Question

If the mean height of bonsai trees is 52 cm with a standard deviation of 10 cm, 95% of the trees are between

Answer 1

In a normal distribution of bonsai tree heights with a mean of 52 cm and a standard deviation of 10 cm, approximately 95% of trees fall between 32 cm and 72 cm in height.

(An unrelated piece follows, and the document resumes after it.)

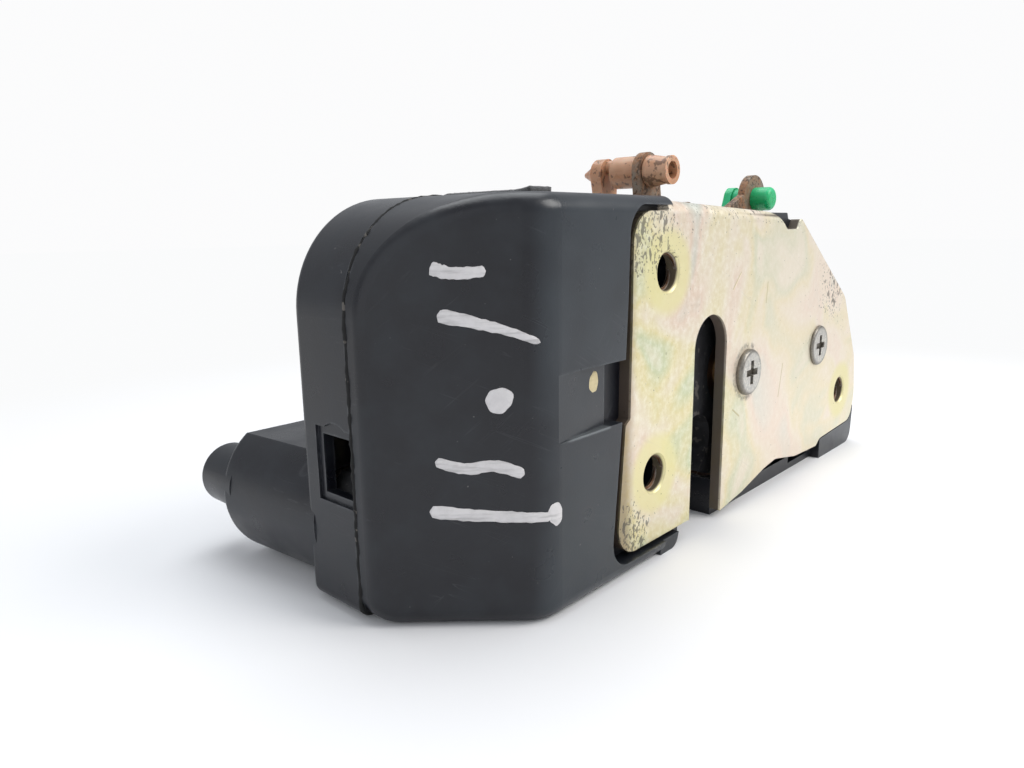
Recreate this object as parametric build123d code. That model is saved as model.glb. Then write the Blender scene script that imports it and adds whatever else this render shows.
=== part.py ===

To find the range within which 95% of the bonsai trees' heights lie, we'll use the properties of a normal distribution.

Given:

Mean height
`(\(\mu\))` = 52 cm

Standard deviation
`(\(\sigma\))` = 10 cm

We'll use the formula for a normal distribution to determine the range within which 95% of the data falls, which is within approximately 2 standard deviations from the mean.

Calculate the interval:

Lower Limit:
`\( \mu - 2\sigma \)`

`\[ \text{Lower Limit} = 52 - 2 * 10 = 52 - 20 = 32 \text{ cm} \]`

Upper Limit:
`\( \mu + 2\sigma \)`

`\[ \text{Upper Limit} = 52 + 2 * 10 = 52 + 20 = 72 \text{ cm} \]`

Therefore, using this calculation, we've determined that 95% of the bonsai trees' heights fall within the range of 32 cm to 72 cm.

complete the question

If the mean height of bonsai trees is 52 cm with a standard deviation of 10 cm, 95% of the trees are between □ cm and □ cm.